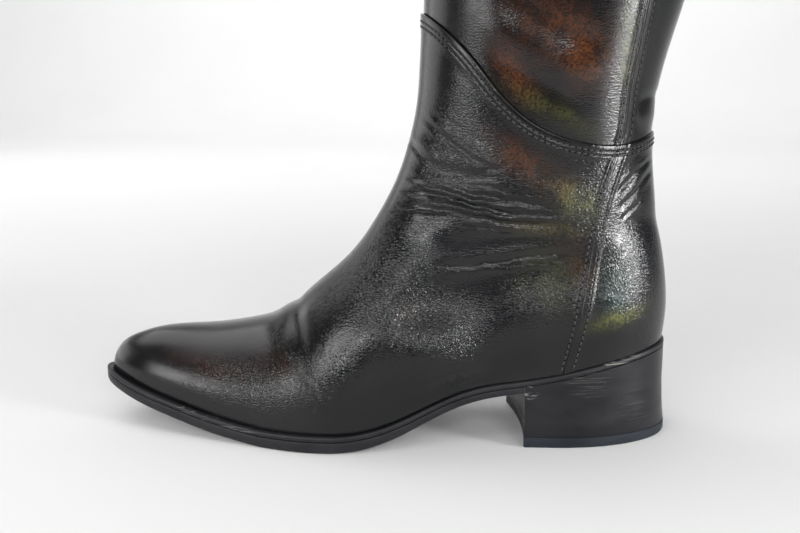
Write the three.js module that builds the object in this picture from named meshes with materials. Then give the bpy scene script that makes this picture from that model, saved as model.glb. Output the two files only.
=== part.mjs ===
// A knee-high leather boot for the left foot: top lift, heel block, outsole, welt, insole, upper and shaft.
//
// Millimetres, +Z up. The origin is on the floor under the heel, in the middle plane of the leg. X runs from
// the toe (-) to the heel (+), and Y from the outer side (-) to the inner side (+).
//
// The form of the last is one function, halfWidth(x, z): how far the leather stands from the boot's middle at
// each point of the side view. The side view itself is two lines, the ridge (toe, instep, shin) and the back
// (counter, calf). Upper and shaft are patches of that side view, mirrored about the middle and given a wall.
import * as THREE from "three";

// Driving dimensions
const GAP = 0.35; // between pieces that meet
const SEAM_GAP = 0.6; // the same, straight up, where the seam between upper and shaft runs steeply
const TOE_TIP = -238.5; // the upper's foremost point
const NOSE = 60; // length over which the toe closes in plan
const SHAFT_TOP = 425;
const UPPER_WALL = 2.0;
const SHAFT_WALL = 1.8;
const SHAFT_INSET = 1.2; // the shaft tucks under the upper's folded edge by this much
const WELT_THICK = 2.5;
const WELT_LAP = 9; // how far the welt reaches in under the upper's edge
const WELT_END = 13; // the same at the toe and the heel, where its hole ends square
const FILLER_GAP = 0.6; // between the welt's hole and the insole's lower step
const INSOLE_THICK = 3.2;
const INSOLE_INSET = 3.6; // from the upper's outer edge: its wall, the gap and the lean of the toe wall
const REST = { from: -155, to: -124 }; // flat of the tread under the ball
const TOE_SPRING = 17;
const TOE_SPRING_POWER = 1.4;
const LIFT_THICK = 5;
const HEEL_SHIFT = 1.8; // the heel's foot sits this much further back than its top
const BREAST = { x: -33.8, hollow: 2.8, skew: -4.2 }; // skew: how much further forward its inner end is
const SHIN = -86; // behind this, no ridge closes the side view from above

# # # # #

Given instruction: Return nothing but the lines from the first line of the listing through the line with "import * as", please, keeping every one of them unchanged.

Solved exercise:
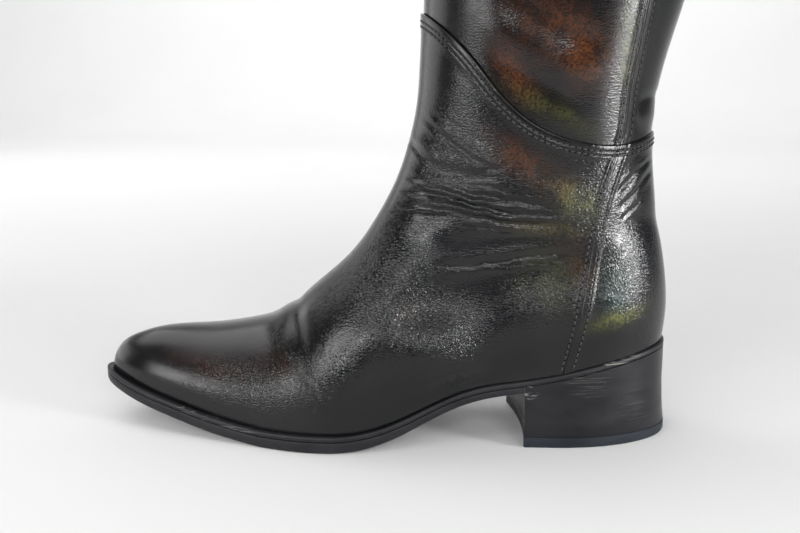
Write the three.js module that builds the object in this picture from named meshes with materials. Then give the bpy scene script that makes this picture from that model, saved as model.glb. Output the two files only.
=== part.mjs ===
// A knee-high leather boot for the left foot: top lift, heel block, outsole, welt, insole, upper and shaft.
//
// Millimetres, +Z up. The origin is on the floor under the heel, in the middle plane of the leg. X runs from
// the toe (-) to the heel (+), and Y from the outer side (-) to the inner side (+).
//
// The form of the last is one function, halfWidth(x, z): how far the leather stands from the boot's middle at
// each point of the side view. The side view itself is two lines, the ridge (toe, instep, shin) and the back
// (counter, calf). Upper and shaft are patches of that side view, mirrored about the middle and given a wall.
import * as THREE from "three";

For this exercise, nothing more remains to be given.